Curiosity getting the better of us, we opened the book and started perusing it. It was a study guide for taking an English qualification test. Kostas and I began looking at some of the multiple choice vocabulary problems. Wow...were these words difficult. These were words that would be higher level vocabulary even for a native English speaker. Plus the test writer had done a good job of making the incorrect choices tricky: words that sounded similar to the correct word, words with a similar meaning but not quite right, words with a different meaning that could be argued to also fill in the blank with reasonable satisfaction. We passed the better part of half an hour with Kosta trying to figure out each correct answer, me letting him know whether he got it wrong or right, then defining the other 3 words in the question as well. He struggled less than I would have imagined, but in fairness, his vocabulary is better than many first language English speakers I know, and he reads a lot in English.

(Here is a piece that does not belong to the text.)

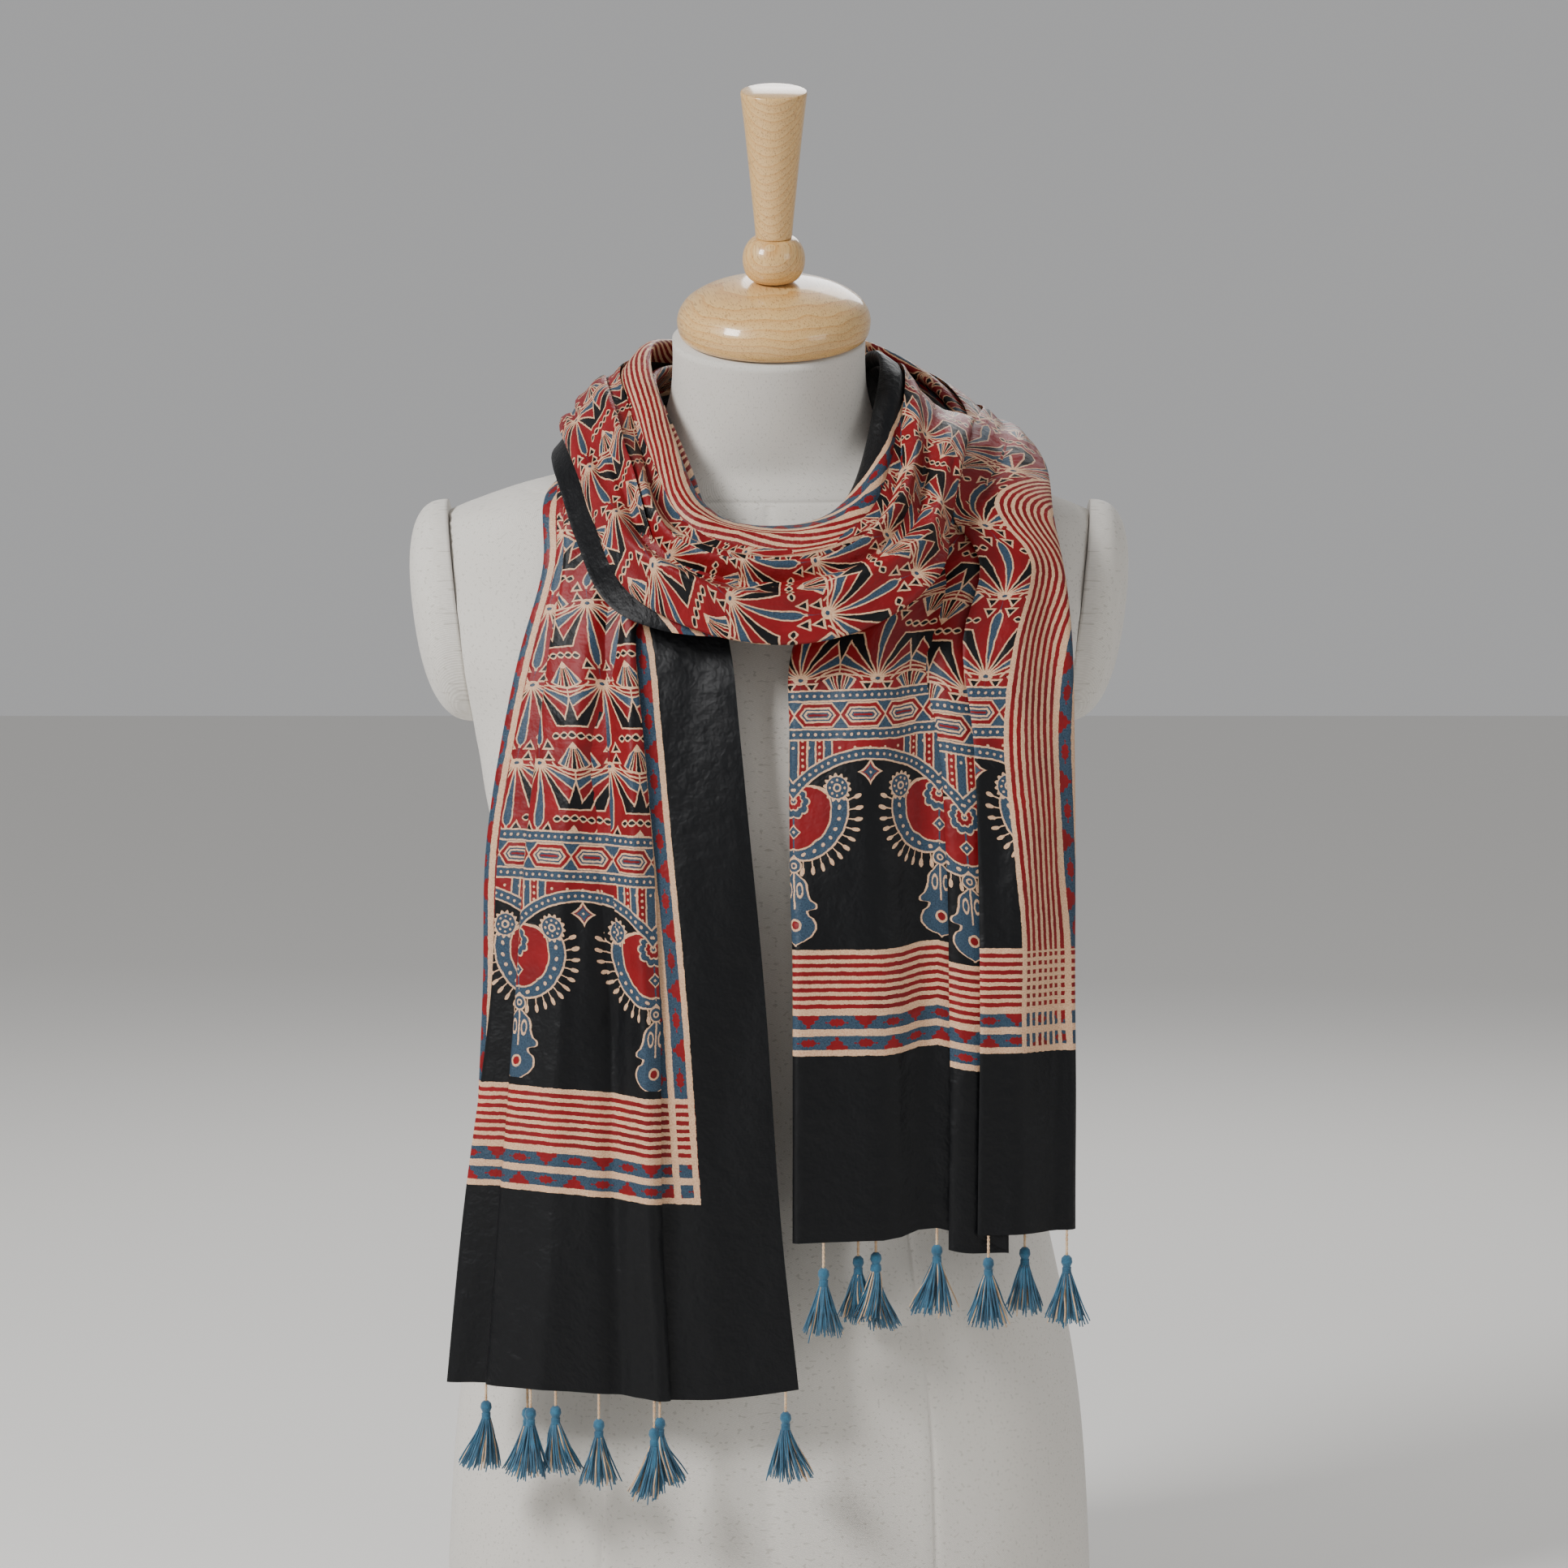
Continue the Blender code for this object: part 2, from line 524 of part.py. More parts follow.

Eventually our seat mate did return, and we now had to sheepishly tell her what we had been doing. Yes, it was her book, and she was studying to pass her English qualification, which she felt would be a good thing to have on her resume. She was in college studying psychology, but also had some business qualifications as well, and currently helped her father run the family dairy farms. But she and her father regulary locked horns a lot, and she wanted more out of life than to marry and have kids, so she was trying to see if she could make an alternate sort of life happen. She loves Athens, and had snuck off there for the weekend for some fun ("so please don't tell my dad").
But most emphatically, she HATED English. With a passion. Not even particulary apolegetically. However, I have huge empathy for this. English is HARD. It's really just the worst. You can rarely tell how a word is pronounced by just looking at it. We have so many words that sound the same and have different meanings. We have so many different words that have the same meaning. Fairly basic verb conjugation is its one saving grace, if a verb is regular. Sadly most of them aren't. We use a ton of slang. I really feel for people who are learning English. If you didn't really even want to be learning it, but felt you HAD to, as our travel companion did, English would be even more odious.
To make life a bit easier on her, Kostas did a lot of translating when she couldn't get her point across, though she did get a bit of English practice in that day. Mostly, she seemed a well grounded young woman, who thought rather deeply about her life, and talking with her made for a very speedy and interesting train ride.